Two people walked. A couple. The woman went ahead. Down to the water, and back up the beach. Many times she went, back and forth. With her, two dogs. One small, one larger. The dogs constantly running, yet always coming back. Jumping up, then sprinting away. The man walked carefully. Slowing periodically. Scuffing the ground, kicking a rock. The whole way he kept slowing to kick a rock.
Today I kicked a rock about a kilometre down the beach. My rules were simple. It had to be the same rock and I had to always go forward. It’s funny what you can learn kicking a rock down the beach. The pattern a tumbling rock makes in the sand. How much to scrunch my toes. What my rock looked like from every angle. To recognise my rock in the middle of hundreds of other similar rocks. Even the time I took my eye off the rock as it tumbled across the scree. How often it ended in seemingly improbable positions. Hanging from an invisible string.

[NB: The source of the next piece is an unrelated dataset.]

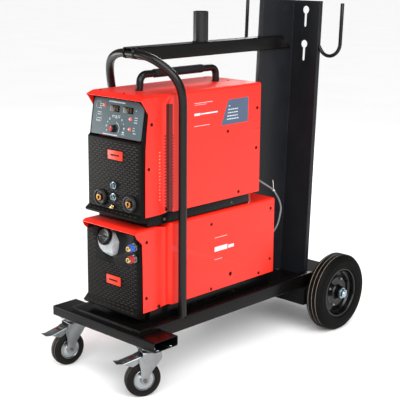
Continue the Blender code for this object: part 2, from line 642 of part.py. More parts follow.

These rules allow only two sensible strategies. Kick carefully or decide you don’t care that the games ends. How many times did I kick the rock? Dozens. Hundreds? Each time I was able to make sure that it was carried forward far enough to kick again. It’s a simple thing to kick a rock, but isn’t everything simple?
I wasn’t surprised that the rock changed. I was more surprised that I changed. Kicking a rock, thinking about care. About this world. About me. About the power of decisions. It’s not hard to take care. To be careful. To carry something forward. To make sure something isn’t left behind.